* To do *
Write the data out again, exactly as given.

[START]

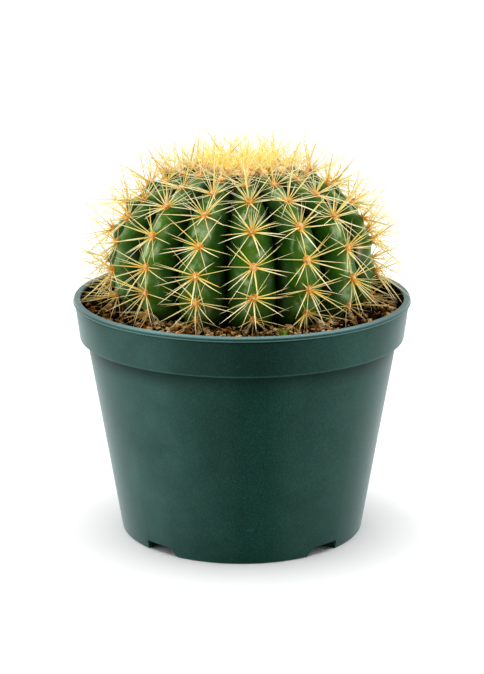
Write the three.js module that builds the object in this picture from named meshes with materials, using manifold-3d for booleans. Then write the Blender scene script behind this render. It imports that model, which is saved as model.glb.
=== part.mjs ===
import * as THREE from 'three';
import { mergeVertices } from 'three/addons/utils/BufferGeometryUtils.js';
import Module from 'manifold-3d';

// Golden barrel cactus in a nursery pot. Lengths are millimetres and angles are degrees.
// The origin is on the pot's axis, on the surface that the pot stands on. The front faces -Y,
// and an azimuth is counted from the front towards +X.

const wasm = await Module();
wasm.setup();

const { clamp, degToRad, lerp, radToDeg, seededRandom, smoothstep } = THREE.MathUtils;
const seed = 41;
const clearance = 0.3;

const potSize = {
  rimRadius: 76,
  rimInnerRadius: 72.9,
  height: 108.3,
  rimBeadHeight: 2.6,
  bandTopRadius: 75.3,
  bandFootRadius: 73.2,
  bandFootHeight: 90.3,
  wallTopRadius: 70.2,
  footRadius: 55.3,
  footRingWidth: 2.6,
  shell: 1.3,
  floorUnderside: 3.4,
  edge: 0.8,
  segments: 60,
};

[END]

* Exercise answer *
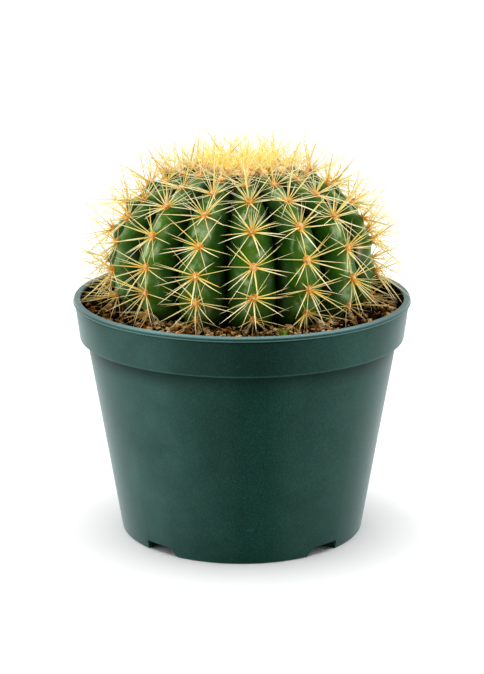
Write the three.js module that builds the object in this picture from named meshes with materials, using manifold-3d for booleans. Then write the Blender scene script behind this render. It imports that model, which is saved as model.glb.
=== part.mjs ===
import * as THREE from 'three';
import { mergeVertices } from 'three/addons/utils/BufferGeometryUtils.js';
import Module from 'manifold-3d';

// Golden barrel cactus in a nursery pot. Lengths are millimetres and angles are degrees.
// The origin is on the pot's axis, on the surface that the pot stands on. The front faces -Y,
// and an azimuth is counted from the front towards +X.

const wasm = await Module();
wasm.setup();

const { clamp, degToRad, lerp, radToDeg, seededRandom, smoothstep } = THREE.MathUtils;
const seed = 41;
const clearance = 0.3;

const potSize = {
  rimRadius: 76,
  rimInnerRadius: 72.9,
  height: 108.3,
  rimBeadHeight: 2.6,
  bandTopRadius: 75.3,
  bandFootRadius: 73.2,
  bandFootHeight: 90.3,
  wallTopRadius: 70.2,
  footRadius: 55.3,
  footRingWidth: 2.6,
  shell: 1.3,
  floorUnderside: 3.4,
  edge: 0.8,
  segments: 60,
};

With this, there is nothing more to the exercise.